Hunting flaky tests 4: Incomplete Teardown
Included in our list of case studies involving flaky tests encountered at Doctolib are problems related to teardown. Below you will find out why these instances can be troublesome, various examples of such issues and possible solutions to the problem.
In a perfect world, each test would be run in its own isolated environment. In reality, however, the cost of mounting and starting an entirely new environment forces us to use the same one for the whole test suite. Between each test we run some setup/teardown in an attempt to simulate a pristine environment for each.
Just like in public bathrooms, each test should leave the environment (a) just as it found it. If even one teardown does not reset its opposite setup, the rest of the test suite will run within a different environment (b) than before the test was run.
Since tests are run in a random order, this could mean that any test could run randomly on one of the different contexts (a or b), resulting in possibly different outputs, and thus flakiness.
Examples
Multiple windows
Edit (2018–03–21): This problem has been addressed by Capybara team in this pull request. You can now safely use Capybara.reset!
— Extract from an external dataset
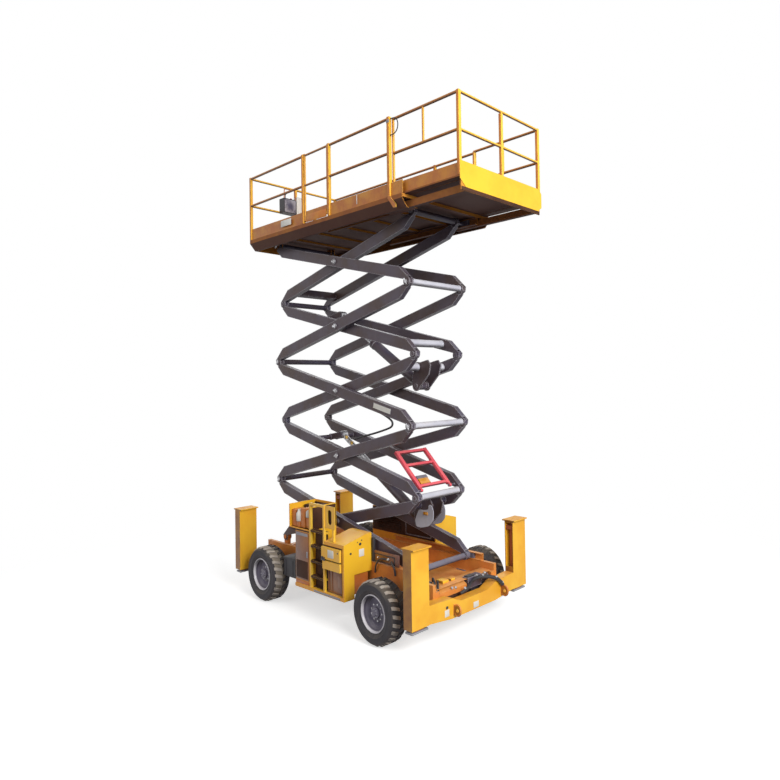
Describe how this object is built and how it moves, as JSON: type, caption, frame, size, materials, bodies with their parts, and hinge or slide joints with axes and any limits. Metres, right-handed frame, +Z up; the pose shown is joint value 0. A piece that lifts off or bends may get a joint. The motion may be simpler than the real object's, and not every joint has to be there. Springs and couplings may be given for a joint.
{
  "type": "five-stack rough-terrain scissor lift",
  "caption": "Diesel scissor lift with five stacks of arms, part raised: stabiliser columns, lugged tyres, side pods, railed platform with gate and roll-out deck.",
  "frame": {"origin": "on the ground, under the middle of the machine's overall length and width", "axes": "+X toward the end that the deck extension rolls out of, +Y toward the engine side, +Z up"},
  "size_m": [5.1851, 2.255, 7.0163],
  "materials": {
    "yellow_paint": "satin yellow enamel",
    "dark_paint": "satin dark grey enamel",
    "red_paint": "satin red enamel",
    "bright_steel": "bare machined steel",
    "rim_grey": "satin grey enamel",
    "tyre_rubber": "dusty black rubber",
    "black_plastic": "matt black plastic",
    "cast_block": "cast engine block"
  },
  "bodies": {
    "chassis": {"chassis_frame": "yellow_paint", "end_frames": "yellow_paint", "front_axle": "dark_paint", "rear_axle": "dark_paint", "near_pod": "yellow_paint", "side_cabinet": "yellow_paint", "side_tank": "dark_paint", "access_ladder": "yellow_paint", "ground_control_box": "yellow_paint", "far_pod": "yellow_paint", "engine": "cast_block", "hydraulic_unit": "dark_paint"},
    "inner_stack_1": {"inner_frame_1": "dark_paint"},
    "outer_stack_1": {"outer_frame_1": "dark_paint"},
    "inner_stack_2": {"inner_frame_2": "dark_paint"},
    "outer_stack_2": {"outer_frame_2": "dark_paint"},
    "inner_stack_3": {"inner_frame_3": "dark_paint"},
    "outer_stack_3": {"outer_frame_3": "dark_paint"},
    "inner_stack_4": {"inner_frame_4": "dark_paint"},
    "outer_stack_4": {"outer_frame_4": "dark_paint"},
    "inner_stack_5": {"inner_frame_5": "dark_paint"},
    "outer_stack_5": {"outer_frame_5": "dark_paint"},
    "base_slide": {"base_slider": "dark_paint"},
    "top_slide": {"top_slider": "dark_paint"},
    "prop": {"lift_prop": "red_paint"},
    "barrel_lower": {"lift_barrel_lower": "dark_paint"},
    "rod_lower": {"lift_rod_lower": "bright_steel"},
    "barrel_upper": {"lift_barrel_upper": "dark_paint"},
    "rod_upper": {"lift_rod_upper": "bright_steel"},
    "platform": {"platform_deck": "yellow_paint", "platform_rails": "yellow_paint", "platform_control_box": "black_plastic"},
    "gate": {"gate": "yellow_paint"},
    "extension": {"extension_deck": "yellow_paint", "extension_rails": "yellow_paint", "extension_end": "yellow_paint"},
    "jack_front_near": {"jack_front_near": "yellow_paint"},
    "wheel_front_near": {"tyre_front_near": "tyre_rubber", "rim_front_near": "rim_grey"},
    "jack_front_far": {"jack_front_far": "yellow_paint"},
    "wheel_front_far": {"tyre_front_far": "tyre_rubber", "rim_front_far": "rim_grey"},
    "jack_rear_near": {"jack_rear_near": "yellow_paint"},
    "wheel_rear_near": {"tyre_rear_near": "tyre_rubber", "rim_rear_near": "rim_grey"},
    "jack_rear_far": {"jack_rear_far": "yellow_paint"},
    "wheel_rear_far": {"tyre_rear_far": "tyre_rubber", "rim_rear_far": "rim_grey"},
    "knuckle_near": {"knuckle_near": "dark_paint"},
    "knuckle_far": {"knuckle_far": "dark_paint"}
  },
  "joints": [
    {"name": "lift", "type": "hinge", "parent": "chassis", "child": "inner_stack_1", "pos_m": [-2.04665, 0, 0.84], "axis": [0, -1, 0], "range_deg": [-13.32, 43.3]},
    {"name": "centre_pins_1", "type": "hinge", "parent": "inner_stack_1", "child": "outer_stack_1", "pos_m": [-0.38004, 0, 1.34], "axis": [0, -1, 0], "range_deg": [-86.6, 26.64]},
    {"name": "inner_end_pins_1", "type": "hinge", "parent": "inner_stack_1", "child": "inner_stack_2", "pos_m": [1.28658, 0, 1.84], "axis": [0, -1, 0], "range_deg": [-86.6, 26.64]},
    {"name": "centre_pins_2", "type": "hinge", "parent": "inner_stack_2", "child": "outer_stack_2", "pos_m": [-0.38004, 0, 2.34], "axis": [0, -1, 0], "range_deg": [-26.64, 86.6]},
    {"name": "inner_end_pins_2", "type": "hinge", "parent": "inner_stack_2", "child": "inner_stack_3", "pos_m": [-2.04665, 0, 2.84], "axis": [0, -1, 0], "range_deg": [-26.64, 86.6]},
    {"name": "centre_pins_3", "type": "hinge", "parent": "inner_stack_3", "child": "outer_stack_3", "pos_m": [-0.38004, 0, 3.34], "axis": [0, -1, 0], "range_deg": [-86.6, 26.64]},
    {"name": "inner_end_pins_3", "type": "hinge", "parent": "inner_stack_3", "child": "inner_stack_4", "pos_m": [1.28658, 0, 3.84], "axis": [0, -1, 0], "range_deg": [-86.6, 26.64]},
    {"name": "centre_pins_4", "type": "hinge", "parent": "inner_stack_4", "child": "outer_stack_4", "pos_m": [-0.38004, 0, 4.34], "axis": [0, -1, 0], "range_deg": [-26.64, 86.6]},
    {"name": "inner_end_pins_4", "type": "hinge", "parent": "inner_stack_4", "child": "inner_stack_5", "pos_m": [-2.04665, 0, 4.84], "axis": [0, -1, 0], "range_deg": [-26.64, 86.6]},
    {"name": "centre_pins_5", "type": "hinge", "parent": "inner_stack_5", "child": "outer_stack_5", "pos_m": [-0.38004, 0, 5.34], "axis": [0, -1, 0], "range_deg": [-86.6, 26.64]},
    {"name": "base_slide_pin", "type": "hinge", "parent": "outer_stack_1", "child": "base_slide", "pos_m": [1.28658, 0, 0.84], "axis": [0, -1, 0], "range_deg": [-13.32, 43.3]},
    {"name": "top_slide_pin", "type": "hinge", "parent": "inner_stack_5", "child": "top_slide", "pos_m": [1.28658, 0, 5.84], "axis": [0, -1, 0], "range_deg": [-43.3, 13.32]},
    {"name": "platform_pin", "type": "hinge", "parent": "outer_stack_5", "child": "platform", "pos_m": [-2.04665, 0, 5.84], "axis": [0, -1, 0], "range_deg": [-13.32, 43.3]},
    {"name": "prop_pin", "type": "hinge", "parent": "inner_stack_2", "child": "prop", "pos_m": [1.21658, 0, 1.92], "axis": [0, -1, 0], "range_deg": [-129.9, 39.96]},
    {"name": "cylinder_foot_lower", "type": "hinge", "parent": "inner_stack_1", "child": "barrel_lower", "pos_m": [0.95038, 0, 1.39461], "axis": [0, -1, 0], "range_deg": [-80.11, 24.64]},
    {"name": "cylinder_rod_lower", "type": "slide", "parent": "barrel_lower", "child": "rod_lower", "axis": [-0.8503, 0, 0.5262], "range_m": [-0.21621, 0.70284]},
    {"name": "cylinder_foot_upper", "type": "hinge", "parent": "inner_stack_3", "child": "barrel_upper", "pos_m": [0.95038, 0, 3.39461], "axis": [0, -1, 0], "range_deg": [-80.11, 24.64]},
    {"name": "cylinder_rod_upper", "type": "slide", "parent": "barrel_upper", "child": "rod_upper", "axis": [-0.8503, 0, 0.5262], "range_m": [-0.21621, 0.70284]},
    {"name": "jack_front_near", "type": "slide", "parent": "chassis", "child": "jack_front_near", "axis": [0, 0, -1], "range_m": [0, 0.42]},
    {"name": "jack_front_far", "type": "slide", "parent": "chassis", "child": "jack_front_far", "axis": [0, 0, -1], "range_m": [0, 0.42]},
    {"name": "jack_rear_near", "type": "slide", "parent": "chassis", "child": "jack_rear_near", "axis": [0, 0, -1], "range_m": [0, 0.42]},
    {"name": "jack_rear_far", "type": "slide", "parent": "chassis", "child": "jack_rear_far", "axis": [0, 0, -1], "range_m": [0, 0.42]},
    {"name": "steer_near", "type": "hinge", "parent": "chassis", "child": "knuckle_near", "pos_m": [1.15335, -0.745, 0.427], "axis": [0, 0, 1], "range_deg": [-28, 28]},
    {"name": "steer_far", "type": "hinge", "parent": "chassis", "child": "knuckle_far", "pos_m": [1.15335, 0.745, 0.427], "axis": [0, 0, 1], "range_deg": [-28, 28]},
    {"name": "roll_front_near", "type": "hinge", "parent": "knuckle_near", "child": "wheel_front_near", "pos_m": [1.15335, -0.98, 0.427], "axis": [0, 1, 0], "continuous": true},
    {"name": "roll_front_far", "type": "hinge", "parent": "knuckle_far", "child": "wheel_front_far", "pos_m": [1.15335, 0.98, 0.427], "axis": [0, 1, 0], "continuous": true},
    {"name": "roll_rear_near", "type": "hinge", "parent": "chassis", "child": "wheel_rear_near", "pos_m": [-1.66665, -0.98, 0.427], "axis": [0, 1, 0], "continuous": true},
    {"name": "roll_rear_far", "type": "hinge", "parent": "chassis", "child": "wheel_rear_far", "pos_m": [-1.66665, 0.98, 0.427], "axis": [0, 1, 0], "continuous": true},
    {"name": "gate_hinge", "type": "hinge", "parent": "platform", "child": "gate", "pos_m": [-0.71365, -0.843, 6.235], "axis": [0, 0, 1], "range_deg": [0, 90]},
    {"name": "extension_slide", "type": "slide", "parent": "platform", "child": "extension", "axis": [1, 0, 0], "range_m": [-0.99, 0.25]}
  ],
  "couplings": [
    {"joint": "centre_pins_1", "follows": "lift", "ratio": -2},
    {"joint": "inner_end_pins_1", "follows": "lift", "ratio": -2},
    {"joint": "centre_pins_2", "follows": "lift", "ratio": 2},
    {"joint": "inner_end_pins_2", "follows": "lift", "ratio": 2},
    {"joint": "centre_pins_3", "follows": "lift", "ratio": -2},
    {"joint": "inner_end_pins_3", "follows": "lift", "ratio": -2},
    {"joint": "centre_pins_4", "follows": "lift", "ratio": 2},
    {"joint": "inner_end_pins_4", "follows": "lift", "ratio": 2},
    {"joint": "centre_pins_5", "follows": "lift", "ratio": -2},
    {"joint": "base_slide_pin", "follows": "lift", "ratio": 1},
    {"joint": "top_slide_pin", "follows": "lift", "ratio": -1},
    {"joint": "platform_pin", "follows": "lift", "ratio": 1},
    {"joint": "prop_pin", "follows": "lift", "ratio": -3},
    {"joint": "cylinder_foot_lower", "follows": "lift", "ratio": -1.85},
    {"joint": "cylinder_rod_lower", "follows": "lift", "m_per_rad": 0.93},
    {"joint": "cylinder_foot_upper", "follows": "lift", "ratio": -1.85},
    {"joint": "cylinder_rod_upper", "follows": "lift", "m_per_rad": 0.93},
    {"joint": "steer_far", "follows": "steer_near", "ratio": 1}
  ]
}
, event with multiple windows.
At Doctolib we use a Chrome extension that establishes communication between multiple tabs. Since we want to cover its behavior by E2E tests, we need a Capybara test that opens multiple tabs. This is accomplished using the Capybara open_new_window
function.
In a single window test, you simply call Capybara.reset!
during teardown. This method is responsible for stopping pending Ajax calls. To do that, it visits the page ‘about:blank’, a standard blank page without any Javascript executing, thus cancelling the possibly pending Ajax calls. Once this is done, you can clear your database safely.
Unfortunately, Capybara.reset!
only works for the current window, so if you have other windows opened, they will continue to execute their Javascript. During the rest of the teardown, these scripts can trigger Ajax calls to your backend. Since you also clean the database during teardown, these calls are likely to fail, resulting in a flaky failure of the entire test.
Safari webdriver does not clean “httponly” cookies
Some tests require a user to be authenticated, which is usually done during test setup. During teardown, we rely on Capybara.reset!
to clear cookies and logout this user. Sometimes, if the cookies haven’t been properly cleared the following test can start with an already logged-in user. If it also need to login, the test will fail.
This is precisely the case with Safari: our authentication token is stored as an “httponly” cookie, and the Safari webdriver does not seem to delete this type of cookie. So, on Safari, after a test including authentication, the next test to run will still have an authenticated user and would fail as described above.
Solutions
Multiple windows
We ensure Ajax calls are finished on each open tab before clearing the database. We iterate on each window to reset (with Capybara.reset!
) and close it:
teardown do
Capybara.windows.reverse.each do |window|
Capybara.switch_to_window(window)
Capybara.reset!
window.close unless window == Capybara.windows.first
end
end
Note that we do not close the first window. Capybara opens it only at the start of a test batch, closing it causes the following tests to fail.
Safari webdriver does not clean ‘httponly’ cookies
As a quick fix, during teardown, if we are on Safari, we visit a page that clears this cookie from the backend side.
The problem is discussed here and here. It seems that this issue has been resolved in the new official Safari webdriver.